Task brief:
Quote, with no changes, the lines that run from the top of the material to the line with "and soft edges.", both included.

Raw data:
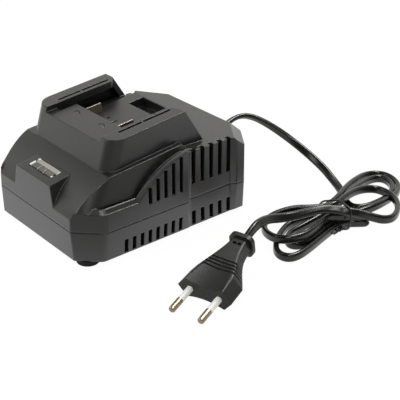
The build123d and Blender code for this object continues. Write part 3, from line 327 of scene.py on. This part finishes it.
def noise(nodes, links, place, scale, detail):
    """Noise texture on the object's own coordinates."""
    texture = nodes.new("ShaderNodeTexNoise")
    texture.inputs["Scale"].default_value = scale
    texture.inputs["Detail"].default_value = detail
    join(links, (place, "Object", texture, "Vector"))
    return texture


def moulded(
    name, colour, rough, grain=900.0, grain_depth=0.00004, edge=0.0, mottle=0.12, metallic=0.0, specular=0.5,
    painted_shade_reach=0.0,
):
    """Moulded or machined surface with fine grain, slight changes of colour and gloss, and soft edges.

    Where other surfaces close it in within the painted shade's reach, its colour falls off to black: painted
    shade in hollows and enclosed places.
    """
    material = bpy.data.materials.new(name)
    material.use_nodes = True
    nodes, links = material.node_tree.nodes, material.node_tree.links
    shader = nodes["Principled BSDF"]
    shader.inputs["Metallic"].default_value = metallic
    shader.inputs["Specular IOR Level"].default_value = specular
    place = nodes.new("ShaderNodeTexCoord")
    cloud = noise(nodes, links, place, MOTTLE_SCALE, MOTTLE_DETAIL)
    ramp = nodes.new("ShaderNodeValToRGB")
    low = [c * (1 - mottle) for c in colour]
    high = [min(1.0, c * (1 + mottle)) for c in colour]
    for stop, position, tint in zip(ramp.color_ramp.elements, MOTTLE_SPAN, (low, high)):
        stop.position = position
        stop.color = (*tint, 1)
    join(links, (cloud, "Fac", ramp, "Fac"), (ramp, "Color", shader, "Base Color"))
    # Painted shade: the base colour is mixed towards black where other surfaces close the surface in.
    if painted_shade_reach:
        openness = nodes.new("ShaderNodeAmbientOcclusion")
        openness.samples = RAY_SAMPLES
        openness.inputs["Distance"].default_value = painted_shade_reach
        fade = map_range(nodes, PAINTED_SHADE_SPAN, (0, 1))
        shade = nodes.new("ShaderNodeMix")
        shade.data_type = "RGBA"
        shade.inputs["A"].default_value = BLACK
        join(
            links,
            (openness, "AO", fade, "Value"),
            (fade, "Result", shade, "Factor"),
            (ramp, "Color", shade, "B"),
            (shade, "Result", shader, "Base Color"),
        )
    rough_span = (max(LEAST_ROUGH, rough - GLOSS_CHANGE), min(1.0, rough + GLOSS_CHANGE))
    gloss = map_range(nodes, (0, 1), rough_span)
    fine = noise(nodes, links, place, grain, GRAIN_DETAIL)
    bump = nodes.new("ShaderNodeBump")
    bump.inputs["Strength"].default_value = 1.0
    bump.inputs["Distance"].default_value = grain_depth
    join(
        links,
        (fine, "Fac", gloss, "Value"),
        (gloss, "Result", shader, "Roughness"),
        (fine, "Fac", bump, "Height"),
        (bump, "Normal", shader, "Normal"),
    )
    if edge:
        bevel = nodes.new("ShaderNodeBevel")
        bevel.samples = RAY_SAMPLES
        bevel.inputs["Radius"].default_value = edge
        join(links, (bevel, "Normal", bump, "Normal"))
    return material


# Painted shade: the case goes black inside its slots and hollows, and the inner parts go black where the
# case encloses them.
case = moulded("case_plastic", (0.009, 0.009, 0.0088), 0.36, edge=0.001, specular=0.76, painted_shade_reach=CASE_PAINTED_SHADE_REACH)
rubber = moulded("soft_rubber", (0.008, 0.008, 0.008), 0.7, specular=0.2)
steel = moulded("zinc_steel", (0.55, 0.55, 0.54), 0.35, metallic=1.0)
nickel = moulded("nickel_blade", (0.52, 0.47, 0.38), 0.3, grain_depth=0.00001, metallic=1.0, edge=0.0003)
brass = moulded("pin_brass", (0.50, 0.42, 0.30), 0.32, grain_depth=0.000003, metallic=1.0)
board = moulded("circuit_board", (0.03, 0.16, 0.07), 0.4, painted_shade_reach=INSIDE_PAINTED_SHADE_REACH)
dark = moulded("dark_resin", (0.03, 0.03, 0.032), 0.45, painted_shade_reach=INSIDE_PAINTED_SHADE_REACH)
tape = moulded("winding_tape", (0.70, 0.55, 0.10), 0.4, painted_shade_reach=INSIDE_PAINTED_SHADE_REACH)
sleeve = moulded("capacitor_sleeve", (0.04, 0.05, 0.09), 0.3, painted_shade_reach=INSIDE_PAINTED_SHADE_REACH)
sink = moulded("sink_aluminium", (0.65, 0.65, 0.66), 0.4, metallic=1.0, painted_shade_reach=INSIDE_PAINTED_SHADE_REACH)
copper = moulded("enamelled_copper", (0.50, 0.20, 0.08), 0.3, metallic=0.8, painted_shade_reach=INSIDE_PAINTED_SHADE_REACH)
film = moulded("film_box", (0.75, 0.58, 0.18), 0.3, painted_shade_reach=INSIDE_PAINTED_SHADE_REACH)
glass = moulded("fuse_glass", (0.80, 0.85, 0.85), 0.1)
light_plastic = moulded("light_plastic", (0.93, 0.93, 0.92), 0.35, grain_depth=0.000005, mottle=0.03)
wire = moulded("wire_pvc", (0.25, 0.04, 0.04), 0.35, painted_shade_reach=INSIDE_PAINTED_SHADE_REACH)
cord_pvc = moulded("cord_pvc", (0.008, 0.008, 0.0075), 0.25, grain_depth=0.000001, specular=0.38)
plug_pvc = moulded(
    "plug_pvc", (0.009, 0.009, 0.009), 0.46, grain=1300.0, grain_depth=0.00009, edge=0.0003, specular=0.48
)
tie_wire = moulded("tie_wire", (0.006, 0.006, 0.006), 0.4)
# Lens finishes: the near-white one is a painted highlight and the near-black base is painted shade; the bar
# and the wells are the lens's own colours.
lens_finish = {
    "painted_shade_tray": moulded("lens_painted_shade_tray", (0.02, 0.02, 0.02), 0.2, grain_depth=0.000004),
    "bar": moulded("lens_bar", (0.36, 0.35, 0.34), 0.15, grain_depth=0.000004, mottle=0.08),
    "painted_glint": moulded("lens_painted_glint", (0.95, 0.95, 0.94), 0.15, grain_depth=0.000004, mottle=0.03),
    "well": moulded("lens_well", (0.12, 0.108, 0.096), 0.2, grain_depth=0.000004, mottle=0.2),
}

# The material of each CAD node.
FINISH = {
    "upper_shell": case, "lower_shell": case, "rubber_feet": rubber, "case_screws": steel,
    "board_screws": steel, "main_board": board, "transformer_core": dark,
    "transformer_winding": tape, "bulk_capacitor": sleeve, "output_capacitors": sleeve,
    "heat_sink": sink, "power_devices": dark, "mains_choke": copper, "fuse_tube": glass,
    "fuse_clips": nickel, "film_capacitor": film, "terminal_block": case,
    "contact_blades": nickel, "signal_contacts": nickel, "status_lens": lens_finish["bar"],
    "led_reflector": light_plastic, "led_chips": light_plastic, "led_board": board,
    "mains_wires": wire, "battery_wires": wire, "strain_relief": rubber, "cord_lead": cord_pvc,
    "cord_hank": cord_pvc, "cord_tail": cord_pvc, "twist_tie": tie_wire, "plug_body": plug_pvc,
    "plug_pins": brass, "pin_sleeves": light_plastic,
}
for node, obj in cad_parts.items():
    for place in obj.material_slots:
        place.material = FINISH[node]
lead.data.materials.append(cord_pvc)
tie.data.materials.append(tie_wire)
for name in LENS_FINISHES:
    lens_block.data.materials.append(lens_finish[name])


# ---- floor, backdrop and light ----
# Lengths are in metres. Mirrored in the object, the floor dims over the pool's span towards its dark side,
# and the backdrop brightens over the side's span towards its bright side and dims over the height's span.
FLOOR_HALF_SIDE = 4
FLOOR_Z = -0.0001
FLOOR_COLOUR = (0.85, 0.85, 0.85, 1)
FLOOR_SEEN = 1.06
FLOOR_GLOW_SHARE = 0.9
POOL_SPAN = (0.045, 0.13)
WORLD_COLOUR = (1, 0.99, 0.93, 1)
WORLD_SEEN = 1.0
WORLD_EVEN = 0.8
SIDE_SPAN = (-0.35, 0.75)
HEIGHT_SPAN = (0.44, 0.75)
HIGH_SHARE = 0.3
# Each lamp has its place, its target, its side, its power, and whether matt surfaces show its light.
LAMPS = {
    "back_light": ((0.03, 0.62, 1.0), (0.03, 0.03, 0.03), 0.35, 11.0, False),
    "ridge_light": ((0.55, 0.1, 1.05), (0.03, 0.0, 0.03), 0.3, 3.0, False),
    "camera_light": ((0.95, -0.5, 0.95), (0.03, 0.0, 0.03), 0.3, 4.5, False),
    "key": ((-0.5, -1.0, 0.9), (0, 0, 0.03), 0.6, 5.0, True),
}


def math_node(nodes, operation):
    """Math node of one operation."""
    node = nodes.new("ShaderNodeMath")
    node.operation = operation
    return node


def turned_axes(nodes, links, output, angle):
    """X, Y and Z of a texture coordinate, with X turned towards an angle in degrees round the room."""
    place = nodes.new("ShaderNodeTexCoord")
    turned = nodes.new("ShaderNodeMapping")
    turned.inputs["Rotation"].default_value = (0, 0, math.radians(-angle))
    axes = nodes.new("ShaderNodeSeparateXYZ")
    join(links, (place, output, turned, "Vector"), (turned, "Vector", axes, "Vector"))
    return axes


def make_floor(bright, dim, dark_side):
    """Large pale floor that the camera sees as white, with the object's soft shadow.

    Mirrored in the object it is bright, except towards the dark side of the room.
    """
    mesh = bmesh.new()
    bmesh.ops.create_grid(mesh, x_segments=2, y_segments=2, size=FLOOR_HALF_SIDE)
    data = bpy.data.meshes.new("floor")
    mesh.to_mesh(data)
    mesh.free()
    floor = bpy.data.objects.new("floor", data)
    scene.collection.objects.link(floor)
    floor.location.z = FLOOR_Z
    material = bpy.data.materials.new("floor")
    material.use_nodes = True
    nodes, links = material.node_tree.nodes, material.node_tree.links
    nodes.clear()
    output = nodes.new("ShaderNodeOutputMaterial")
    mix = nodes.new("ShaderNodeMixShader")
    diffuse = nodes.new("ShaderNodeBsdfDiffuse")
    diffuse.inputs["Color"].default_value = FLOOR_COLOUR
    glow = nodes.new("ShaderNodeEmission")
    path = nodes.new("ShaderNodeLightPath")
    axes = turned_axes(nodes, links, "Object", dark_side)
    pool = map_range(nodes, POOL_SPAN, (bright, dim), smooth=True)
    level = nodes.new("ShaderNodeMix")
    level.inputs["B"].default_value = FLOOR_SEEN
    seen = math_node(nodes, "MAXIMUM")
    share = math_node(nodes, "MULTIPLY")
    share.inputs[1].default_value = FLOOR_GLOW_SHARE
    join(
        links,
        (axes, "X", pool, "Value"),
        (pool, "Result", level, "A"),
        (path, "Is Camera Ray", level, "Factor"),
        (level, "Result", glow, "Strength"),
        (path, "Is Camera Ray", seen, 0),
        (path, "Is Glossy Ray", seen, 1),
        (seen, "Value", share, 0),
        (share, "Value", mix, "Fac"),
        (diffuse, "BSDF", mix, 1),
        (glow, "Emission", mix, 2),
        (mix, "Shader", output, "Surface"),
    )
    data.materials.append(material)


def make_world(bright, dim, bright_side):
    """White to the camera and through glass, and even as diffuse light.

    Mirrored in the object it is bright low down on one side of the room.
    """
    world = bpy.data.worlds.new("studio")
    scene.world = world
    world.use_nodes = True
    nodes, links = world.node_tree.nodes, world.node_tree.links
    background = nodes["Background"]
    background.inputs["Color"].default_value = WORLD_COLOUR
    axes = turned_axes(nodes, links, "Generated", bright_side)
    around = map_range(nodes, SIDE_SPAN, (dim, bright), smooth=True)
    height = map_range(nodes, HEIGHT_SPAN, (1.0, HIGH_SHARE), smooth=True)
    level = math_node(nodes, "MULTIPLY")
    path = nodes.new("ShaderNodeLightPath")
    seen = math_node(nodes, "MAXIMUM")
    even = nodes.new("ShaderNodeMix")
    even.inputs["B"].default_value = WORLD_EVEN
    mix = nodes.new("ShaderNodeMix")
    mix.inputs["B"].default_value = WORLD_SEEN
    join(
        links,
        (axes, "X", around, "Value"),
        (axes, "Z", height, "Value"),
        (around, "Result", level, 0),
        (height, "Result", level, 1),
        (path, "Is Camera Ray", seen, 0),
        (path, "Is Transmission Ray", seen, 1),
        (path, "Is Diffuse Ray", even, "Factor"),
        (level, "Value", even, "A"),
        (seen, "Value", mix, "Factor"),
        (even, "Result", mix, "A"),
        (mix, "Result", background, "Strength"),
    )


def softbox(name, place, target, side, power, on_matt):
    """Square area lamp aimed at a point."""
    data = bpy.data.lights.new(name, "AREA")
    data.shape = "RECTANGLE"
    data.size = data.size_y = side
    data.energy = power
    lamp = bpy.data.objects.new(name, data)
    lamp.location = place
    lamp.rotation_mode = "QUATERNION"
    lamp.rotation_quaternion = (Vector(place) - Vector(target)).to_track_quat("Z", "Y")
    lamp.visible_diffuse = on_matt
    scene.collection.objects.link(lamp)


make_floor(bright=1.32, dim=0.5, dark_side=-41)
make_world(bright=1.14, dim=0.12, bright_side=144)
for lamp_name, settings in LAMPS.items():
    softbox(lamp_name, *settings)

scene.view_settings.view_transform = "Standard"
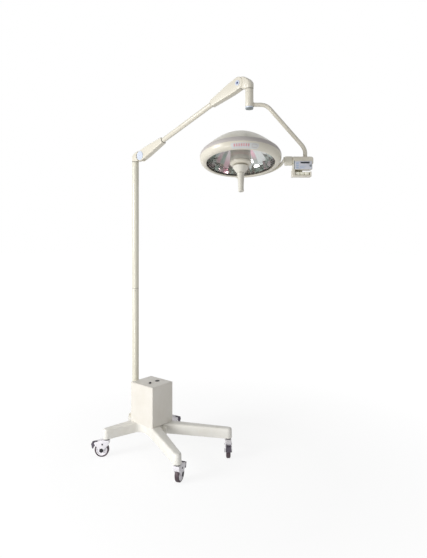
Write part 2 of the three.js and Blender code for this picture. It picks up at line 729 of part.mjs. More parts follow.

Exercise response:
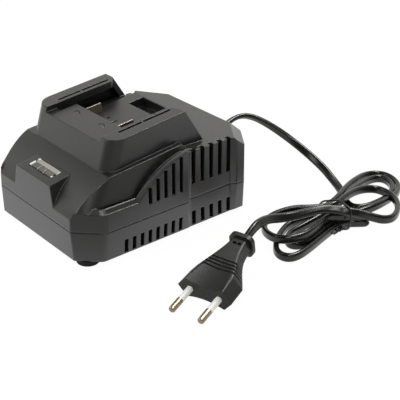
The build123d and Blender code for this object continues. Write part 3, from line 327 of scene.py on. This part finishes it.
def noise(nodes, links, place, scale, detail):
    """Noise texture on the object's own coordinates."""
    texture = nodes.new("ShaderNodeTexNoise")
    texture.inputs["Scale"].default_value = scale
    texture.inputs["Detail"].default_value = detail
    join(links, (place, "Object", texture, "Vector"))
    return texture


def moulded(
    name, colour, rough, grain=900.0, grain_depth=0.00004, edge=0.0, mottle=0.12, metallic=0.0, specular=0.5,
    painted_shade_reach=0.0,
):
    """Moulded or machined surface with fine grain, slight changes of colour and gloss, and soft edges.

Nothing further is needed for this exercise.